> **What the task requires**
Reproduce, exactly and in full, only the lines below from the one containing "752 of scene.py. This part finishes it." through the one containing "return LID_TAPE_HEAD +".

> **Records**
::::::::
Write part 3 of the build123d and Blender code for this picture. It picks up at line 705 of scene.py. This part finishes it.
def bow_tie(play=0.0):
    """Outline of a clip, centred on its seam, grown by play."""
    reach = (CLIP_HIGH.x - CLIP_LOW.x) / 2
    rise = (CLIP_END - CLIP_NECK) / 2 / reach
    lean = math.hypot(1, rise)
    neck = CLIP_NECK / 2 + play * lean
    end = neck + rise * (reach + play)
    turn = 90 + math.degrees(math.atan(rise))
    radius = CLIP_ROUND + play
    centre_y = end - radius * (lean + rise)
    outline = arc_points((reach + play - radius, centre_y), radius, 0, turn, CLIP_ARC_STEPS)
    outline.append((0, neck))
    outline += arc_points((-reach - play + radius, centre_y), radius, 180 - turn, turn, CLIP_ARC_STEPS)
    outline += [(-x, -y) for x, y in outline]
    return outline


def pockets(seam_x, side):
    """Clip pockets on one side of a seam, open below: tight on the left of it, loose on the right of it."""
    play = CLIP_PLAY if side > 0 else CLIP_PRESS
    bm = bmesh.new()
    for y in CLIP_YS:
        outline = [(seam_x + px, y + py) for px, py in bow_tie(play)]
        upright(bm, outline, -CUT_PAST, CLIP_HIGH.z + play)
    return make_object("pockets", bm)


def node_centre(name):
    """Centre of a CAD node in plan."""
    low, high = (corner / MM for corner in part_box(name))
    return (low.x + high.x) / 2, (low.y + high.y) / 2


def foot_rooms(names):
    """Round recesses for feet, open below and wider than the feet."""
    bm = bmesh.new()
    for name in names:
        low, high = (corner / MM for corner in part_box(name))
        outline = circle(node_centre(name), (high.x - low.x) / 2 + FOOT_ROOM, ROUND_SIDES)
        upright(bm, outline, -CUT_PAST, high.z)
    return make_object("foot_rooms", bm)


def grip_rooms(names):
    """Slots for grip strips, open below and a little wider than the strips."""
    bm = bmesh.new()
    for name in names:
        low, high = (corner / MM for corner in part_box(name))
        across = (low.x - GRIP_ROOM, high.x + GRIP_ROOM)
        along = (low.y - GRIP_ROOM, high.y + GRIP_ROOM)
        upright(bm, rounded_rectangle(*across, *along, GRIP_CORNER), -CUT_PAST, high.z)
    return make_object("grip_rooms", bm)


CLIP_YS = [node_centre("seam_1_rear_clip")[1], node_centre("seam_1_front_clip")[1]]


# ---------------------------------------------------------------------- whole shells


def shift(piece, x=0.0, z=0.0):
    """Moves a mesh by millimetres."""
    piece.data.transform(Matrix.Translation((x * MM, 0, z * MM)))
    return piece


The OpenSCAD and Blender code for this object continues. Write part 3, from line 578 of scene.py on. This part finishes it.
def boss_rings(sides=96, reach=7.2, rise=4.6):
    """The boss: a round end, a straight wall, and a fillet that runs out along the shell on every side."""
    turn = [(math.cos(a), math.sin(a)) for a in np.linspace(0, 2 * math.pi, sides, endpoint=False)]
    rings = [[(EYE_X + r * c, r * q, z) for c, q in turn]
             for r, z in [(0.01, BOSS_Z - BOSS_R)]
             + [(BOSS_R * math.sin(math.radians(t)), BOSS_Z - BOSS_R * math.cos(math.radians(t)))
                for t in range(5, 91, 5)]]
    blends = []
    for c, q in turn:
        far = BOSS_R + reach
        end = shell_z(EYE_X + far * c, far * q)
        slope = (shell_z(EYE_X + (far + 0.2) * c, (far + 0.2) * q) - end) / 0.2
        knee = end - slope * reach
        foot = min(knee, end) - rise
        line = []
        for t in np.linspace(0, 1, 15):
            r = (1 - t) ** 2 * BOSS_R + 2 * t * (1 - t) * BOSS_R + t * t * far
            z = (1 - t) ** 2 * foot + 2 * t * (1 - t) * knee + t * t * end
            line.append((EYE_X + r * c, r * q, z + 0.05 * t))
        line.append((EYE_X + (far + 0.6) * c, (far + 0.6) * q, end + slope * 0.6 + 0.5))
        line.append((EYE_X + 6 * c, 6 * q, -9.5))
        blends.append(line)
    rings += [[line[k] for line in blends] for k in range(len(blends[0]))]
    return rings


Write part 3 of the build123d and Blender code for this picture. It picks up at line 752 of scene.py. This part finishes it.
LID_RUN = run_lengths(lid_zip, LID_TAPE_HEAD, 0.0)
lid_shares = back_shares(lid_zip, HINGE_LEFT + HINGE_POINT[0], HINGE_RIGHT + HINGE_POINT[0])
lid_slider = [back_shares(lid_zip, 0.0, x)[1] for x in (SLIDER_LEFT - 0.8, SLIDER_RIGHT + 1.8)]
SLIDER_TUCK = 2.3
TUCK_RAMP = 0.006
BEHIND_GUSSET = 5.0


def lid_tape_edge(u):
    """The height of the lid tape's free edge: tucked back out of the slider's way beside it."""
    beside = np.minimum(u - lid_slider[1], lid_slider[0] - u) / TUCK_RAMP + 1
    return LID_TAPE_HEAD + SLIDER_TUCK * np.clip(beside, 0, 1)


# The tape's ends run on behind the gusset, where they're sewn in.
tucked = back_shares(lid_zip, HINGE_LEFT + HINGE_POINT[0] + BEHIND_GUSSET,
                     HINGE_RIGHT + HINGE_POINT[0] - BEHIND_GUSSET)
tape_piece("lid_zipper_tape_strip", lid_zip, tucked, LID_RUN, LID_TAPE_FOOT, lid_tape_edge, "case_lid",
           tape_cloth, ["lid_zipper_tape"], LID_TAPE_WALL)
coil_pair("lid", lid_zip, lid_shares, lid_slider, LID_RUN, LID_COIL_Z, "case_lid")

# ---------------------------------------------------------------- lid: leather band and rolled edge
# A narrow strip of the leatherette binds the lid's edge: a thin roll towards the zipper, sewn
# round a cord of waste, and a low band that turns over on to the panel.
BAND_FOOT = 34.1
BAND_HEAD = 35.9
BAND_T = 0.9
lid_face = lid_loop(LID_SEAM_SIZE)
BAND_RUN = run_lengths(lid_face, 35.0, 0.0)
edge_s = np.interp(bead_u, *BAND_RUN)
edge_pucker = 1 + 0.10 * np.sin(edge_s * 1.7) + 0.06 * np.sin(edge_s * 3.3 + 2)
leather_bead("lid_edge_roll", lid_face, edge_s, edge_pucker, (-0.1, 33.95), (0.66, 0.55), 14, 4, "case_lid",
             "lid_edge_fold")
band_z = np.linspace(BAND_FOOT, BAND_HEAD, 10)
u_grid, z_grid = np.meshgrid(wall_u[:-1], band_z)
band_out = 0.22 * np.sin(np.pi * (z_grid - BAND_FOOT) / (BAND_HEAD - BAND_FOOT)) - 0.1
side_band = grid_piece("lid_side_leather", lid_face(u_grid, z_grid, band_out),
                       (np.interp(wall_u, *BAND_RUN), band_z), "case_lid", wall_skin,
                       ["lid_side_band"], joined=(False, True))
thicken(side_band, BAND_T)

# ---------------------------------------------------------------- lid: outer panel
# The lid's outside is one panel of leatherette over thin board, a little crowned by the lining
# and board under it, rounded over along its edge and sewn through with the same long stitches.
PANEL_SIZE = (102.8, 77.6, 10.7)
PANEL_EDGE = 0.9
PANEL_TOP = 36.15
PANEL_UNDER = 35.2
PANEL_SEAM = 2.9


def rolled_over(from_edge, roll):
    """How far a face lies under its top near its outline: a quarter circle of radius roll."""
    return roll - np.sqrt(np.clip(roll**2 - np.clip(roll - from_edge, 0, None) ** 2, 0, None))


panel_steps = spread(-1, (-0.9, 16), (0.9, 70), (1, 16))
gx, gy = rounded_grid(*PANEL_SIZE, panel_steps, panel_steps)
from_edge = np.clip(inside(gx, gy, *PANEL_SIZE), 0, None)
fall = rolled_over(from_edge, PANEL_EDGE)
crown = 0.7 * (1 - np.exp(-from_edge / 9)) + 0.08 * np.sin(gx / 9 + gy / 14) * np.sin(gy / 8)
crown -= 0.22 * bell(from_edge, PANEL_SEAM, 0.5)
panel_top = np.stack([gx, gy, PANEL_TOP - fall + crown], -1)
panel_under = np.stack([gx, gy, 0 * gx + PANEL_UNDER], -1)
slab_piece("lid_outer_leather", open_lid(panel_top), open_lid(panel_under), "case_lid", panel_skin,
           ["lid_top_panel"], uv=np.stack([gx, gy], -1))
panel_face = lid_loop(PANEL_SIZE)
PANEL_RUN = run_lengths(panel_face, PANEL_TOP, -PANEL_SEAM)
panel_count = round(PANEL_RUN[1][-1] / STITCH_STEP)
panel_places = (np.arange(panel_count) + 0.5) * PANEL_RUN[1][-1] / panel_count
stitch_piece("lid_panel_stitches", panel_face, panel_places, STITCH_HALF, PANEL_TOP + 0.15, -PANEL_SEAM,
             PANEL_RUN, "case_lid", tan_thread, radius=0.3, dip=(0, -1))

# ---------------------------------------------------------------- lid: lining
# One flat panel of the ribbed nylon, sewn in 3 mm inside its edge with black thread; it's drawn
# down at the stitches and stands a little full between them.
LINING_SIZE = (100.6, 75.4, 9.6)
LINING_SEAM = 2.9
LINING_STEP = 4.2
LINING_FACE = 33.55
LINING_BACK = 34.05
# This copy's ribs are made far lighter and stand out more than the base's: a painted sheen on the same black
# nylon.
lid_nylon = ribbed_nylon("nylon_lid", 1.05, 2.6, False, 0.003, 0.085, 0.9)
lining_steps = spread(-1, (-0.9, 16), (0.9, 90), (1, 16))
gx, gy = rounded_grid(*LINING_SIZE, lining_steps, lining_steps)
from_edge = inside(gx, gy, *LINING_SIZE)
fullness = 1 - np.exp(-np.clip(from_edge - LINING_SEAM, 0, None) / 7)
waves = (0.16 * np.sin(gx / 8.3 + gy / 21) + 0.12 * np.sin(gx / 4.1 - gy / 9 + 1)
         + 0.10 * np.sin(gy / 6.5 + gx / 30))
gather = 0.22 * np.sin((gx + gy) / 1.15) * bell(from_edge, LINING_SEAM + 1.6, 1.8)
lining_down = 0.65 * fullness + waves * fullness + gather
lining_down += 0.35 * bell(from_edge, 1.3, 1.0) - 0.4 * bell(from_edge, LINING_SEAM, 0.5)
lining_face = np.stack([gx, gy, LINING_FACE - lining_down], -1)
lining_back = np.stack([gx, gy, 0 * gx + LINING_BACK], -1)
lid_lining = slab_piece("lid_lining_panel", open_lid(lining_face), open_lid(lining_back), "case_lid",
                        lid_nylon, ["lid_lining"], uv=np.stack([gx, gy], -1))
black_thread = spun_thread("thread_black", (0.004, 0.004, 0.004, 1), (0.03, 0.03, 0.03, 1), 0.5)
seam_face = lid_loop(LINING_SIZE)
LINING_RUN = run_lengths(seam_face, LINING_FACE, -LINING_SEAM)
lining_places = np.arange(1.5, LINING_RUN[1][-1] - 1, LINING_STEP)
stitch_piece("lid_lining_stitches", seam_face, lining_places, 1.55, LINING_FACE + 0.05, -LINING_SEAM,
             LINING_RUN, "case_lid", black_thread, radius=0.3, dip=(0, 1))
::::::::
> **Solution for this task**
Write part 3 of the build123d and Blender code for this picture. It picks up at line 752 of scene.py. This part finishes it.
LID_RUN = run_lengths(lid_zip, LID_TAPE_HEAD, 0.0)
lid_shares = back_shares(lid_zip, HINGE_LEFT + HINGE_POINT[0], HINGE_RIGHT + HINGE_POINT[0])
lid_slider = [back_shares(lid_zip, 0.0, x)[1] for x in (SLIDER_LEFT - 0.8, SLIDER_RIGHT + 1.8)]
SLIDER_TUCK = 2.3
TUCK_RAMP = 0.006
BEHIND_GUSSET = 5.0


def lid_tape_edge(u):
    """The height of the lid tape's free edge: tucked back out of the slider's way beside it."""
    beside = np.minimum(u - lid_slider[1], lid_slider[0] - u) / TUCK_RAMP + 1
    return LID_TAPE_HEAD + SLIDER_TUCK * np.clip(beside, 0, 1)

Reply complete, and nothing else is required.